A Concept with Unresolved Shadows
No honest account of these ideas can ignore the shadows they cast. Heidegger’s involvement with National Socialism from 1933 to 1934 and his membership in the Nazi Party until 1945, along with his now well-documented antisemitism, raise uncomfortable questions about how the rhetoric of “authentic existence” and “resoluteness” functioned in his political imagination. Critics including Emmanuel Levinas (1906–1995) and Hannah Arendt (1906–1975) pressed the question of whether a philosophy centered on Being rather than on the face of the other could ever provide adequate ethical resources. The passage from Existenz to Ek-sistenz—from the resolute individual to the shepherd of Being—may itself be read as Heidegger’s attempt to move away from the decisionist overtones that haunted his earlier work. Whether that attempt succeeded remains a matter of vigorous and ongoing dispute.
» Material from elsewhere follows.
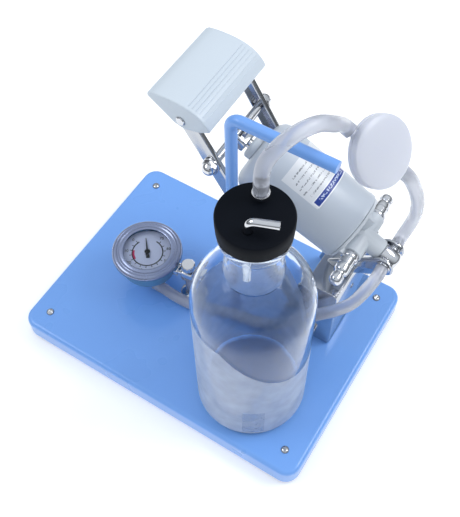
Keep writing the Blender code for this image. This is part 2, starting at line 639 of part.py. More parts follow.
def post():
    x, y = post_place()
    place = upright(x, y) @ Matrix.Rotation(GAUGE_TURN, 4, "Z")
    column = [(0, 29.5), (4.5, 29.5), (4.5, 3.6), (9.0, 2.8), (9.5, 2.0), (9.5, GAP), (1.9, GAP)]
    column += [(1.9, -9), (0, -9)]
    body = turned("gauge_post", column, place, CHROME, 24)
    cube = block("valve_cube", place, (-6, -6, 28.5), (6, 6, 41.5), CHROME, 1.2)
    body = union(body, cube)
    body.name = "gauge_post"
    head_points = []
    for step in range(48):
        angle = 2 * math.pi * step / 48
        reach = 6.1 + 0.7 * math.cos(8 * angle)
        head_points.append((reach * math.cos(angle), reach * math.sin(angle)))
    flat = frame_at(x, y, 48.0) @ Matrix.Rotation(math.radians(90), 4, "X")
    knob = sheet("vacuum_knob", flat, head_points, -3.6, 3.6, CHROME)
    neck = rod("knob_neck", place, 41.5 + GAP, 46.0, 3.0, CHROME, 20)
    union(knob, neck)


def filter_pod():
    middle = (FILTER_IN + FILTER_OUT) / 2
    run = (FILTER_OUT - FILTER_IN).normalized()
    steep = Vector((-0.120, 0.856, 0.509))
    face = run.cross(steep).normalized()
    side = face.cross(run)
    turn = Matrix((run, side, face)).transposed().to_4x4()
    place = Matrix.Translation(at(*middle)) @ turn
    reach = FILTER_RADIUS
    back = [(0, -0.2), (reach - 3.2, -0.2), (reach - 3.2, -1.7), (reach - 1, -1.6), (reach, -2.6), (reach, -4.4)]
    back += [(reach - 4, -5.8), (0, -8.2)]
    shell = turned("filter_back", back, place, WHITE, 32)
    axis = place @ Matrix.Rotation(math.radians(90), 4, "Y") @ Matrix.Translation(Vector((0, 0, 0)))
    axis = axis @ Matrix.Translation(Vector((4.6, 0, 0)) * MM)
    for way in (-1, 1):
        low, high = sorted((way * (reach - 6), way * (reach + 6)))
        shell = union(shell, rod("port", axis, low, high, 3.2, None, 20))
    front = [(0, 8.2), (reach - 4, 5.8), (reach, 4.4), (reach, -1.0), (reach - 0.6, -1.3), (reach - 2.7, -1.3)]
    front += [(reach - 2.7, 1.2), (0, 1.2)]
    turned("filter_front", front, place, WHITE, 32)
    return run, face


def hoses(run, face):
    lower = face * -4.6
    middle = (FILTER_IN + FILTER_OUT) / 2 + lower
    start_out = middle + run * (FILTER_RADIUS + 1.0)
    end_in = middle - run * (FILTER_RADIUS + 1.0)
    bottle_hose = [(69.5, -38.5, 277.0), (69.5, -38.5, 285.0), (69.6, -38.5, 293.0), (71.0, -37.6, 304.0)]
    bottle_hose += [(75.5, -33.5, 315.5), (82.5, -23.0, 324.0)]
    bottle_hose += [(90.0, -8.0, 323.5), (95.0, 7.0, 312)]
    route = [Vector(p) for p in bottle_hose] + [end_in - run * 9, end_in]
    hollow_tube("bottle_hose", route, (15.2, 7.5))
    pump_hose = [(139.5, 61.0, 223.5), (142.6, 70.5, 202), (144.0, 80.0, 179), (143.6, 87.5, 158)]
    pump_hose += [(142.2, 93.0, 141), (140.4, 92.5, 128), (138.5, 86.5, 119.4), (138.3, 82.0, 118.9)]
    route = [start_out, start_out + run * 9] + [Vector(p) for p in pump_hose]
    route.append(Vector((TRUNNION[0], PUMP_Y + 13.6, TRUNNION[1])))
    hollow_tube("pump_hose", route, (7.5, 8.2))
    gauge_hose = [(138.3, 44.0, 118.9), (138.3, 39.5, 118.9), (136.2, 27.5, 115.2), (130.4, 14.5, 105.0)]
    gauge_hose += [(120.0, 8.0, 92.5), (108.2, 5.4, 78.5)]
    gauge_hose += [(94.0, 5.2, 58.0), (80.0, 5.6, 35.5), (65.0, 5.0, 17.5), (48.0, 2.8, 8.0), (31.0, 0.2, 6.0)]
    gauge_hose += [(14.0, -4.0, 5.9), (-3.0, -9.6, 5.9), (-21.0, -13.9, 5.9), (-40.0, -14.0, 5.9)]
    gauge_hose += [(-48.0, -13.0, 5.9), (-54.0, -13.0, 5.9)]
    route = [Vector((TRUNNION[0], PUMP_Y - 13.6, TRUNNION[1]))] + [Vector(p) for p in gauge_hose]
    route.append(Vector((GAUGE_X + 9.5, GAUGE_Y - 7.5, 5.9)))
    hollow_tube("gauge_hose", route, (8.2, 9.0))


def hollow_tube(name, route, depths):
    """A hose with blind bores at its ends, where it is pushed over its nozzles."""
    points = [at(*p) for p in smooth_route(route, 11.0)]
    hose = tube(name, points, HOSE_RADIUS, SILICONE, 2)
    for end, inner, depth in ((points[0], points[1], depths[0]), (points[-1], points[-2], depths[1])):
        turn = (inner - end).to_track_quat("Z", "Y").to_matrix().to_4x4()
        hose = drill(hose, Matrix.Translation(end) @ turn, -3.0, depth, 4.5, 16)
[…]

Companion Concepts Worth Knowing
To navigate this terrain, a few related terms are indispensable. Dasein designates the human being insofar as it understands Being—it is the “there” (Da) where Being (Sein) discloses itself. Lichtung, or clearing, names the open space within which beings can appear; it is the site into which Ek-sistenz stands out. Geworfenheit, or thrownness, captures the fact that Dasein finds itself always already in a situation it did not choose, a condition that both Existenz and Ek-sistenz presuppose. And the famous Kehre—the turn in Heidegger’s thought—is precisely the movement from the Dasein-centered analytic of Being and Time to the Being-centered meditation of the later works, the movement within which Existenz became Ek-sistenz.
Ek-sistence, thought in terms of ecstasis, does not coincide with existentia in either form or content. In terms of content, ek-sistence means standing out into the truth of Being.
— Martin Heidegger, Letter on Humanism (1947)
The distance between Existenz and Ek-sistenz is not measured in years or pages. It is measured in the willingness to let go of the conviction that we are the masters of our own meaning—and to ask, with genuine uncertainty, what it might mean to belong to something larger than our projects, our anxieties, and our resolutions.